To Mr. Arellano, Ashley`s father, did you ever talk to Weirich and say, stay away from my daughter?

ARELLANO: We did. We spoke to him. I spoke to him, and I told him to just stay away, leave her alone and not to talk to her.

GRACE: And what was his response?

ARELLANO: We got information a little while ago that I guess that`s a criminal case and that they`re going to be put a -- a felony warrant out

for him now.

GRACE: OK. We have not confirmed the warrant, but I know this. He`s not charged with anything at this hour. I know this girl is missing. A 13-

year-old girl, just turned, with braces, glasses, and braces. 4.0, missing. She says this guy, nearly 30 years old, is the only one she can talk to.

Secret cell phone.

Guys, you got to help us find this girl. 661-841-3110. What if she were your girl? What if she was your girl? 661-861-3110.
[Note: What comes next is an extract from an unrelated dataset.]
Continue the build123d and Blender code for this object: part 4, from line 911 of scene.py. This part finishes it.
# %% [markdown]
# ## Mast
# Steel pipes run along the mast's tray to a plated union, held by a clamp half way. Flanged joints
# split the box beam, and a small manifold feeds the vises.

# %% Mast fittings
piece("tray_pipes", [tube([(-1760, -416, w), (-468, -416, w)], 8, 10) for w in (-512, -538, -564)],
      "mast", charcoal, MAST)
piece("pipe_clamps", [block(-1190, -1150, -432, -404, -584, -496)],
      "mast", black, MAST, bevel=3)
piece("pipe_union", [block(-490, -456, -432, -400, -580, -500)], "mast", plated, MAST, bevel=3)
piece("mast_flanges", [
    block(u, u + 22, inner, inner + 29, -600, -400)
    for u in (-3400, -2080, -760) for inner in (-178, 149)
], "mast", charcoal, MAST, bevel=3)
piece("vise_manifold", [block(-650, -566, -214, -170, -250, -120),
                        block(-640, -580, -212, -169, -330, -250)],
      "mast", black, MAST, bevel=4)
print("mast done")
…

Let`s stop and remember American hero, Army Private 1st Seth Stanton, just 19, Colorado Springs. Bronze Star, Army Commendation medal. Loved off-

roading and paintball. Wanted to go to college. Parent Steven and Anna, brothers Nathan and Dylan.

Seth Stanton, American hero.

And a special good luck to our star intern Lawrson headed to college.

Everyone, I`ll see you tomorrow night 8:00 sharp Eastern. And until then, good night, friend.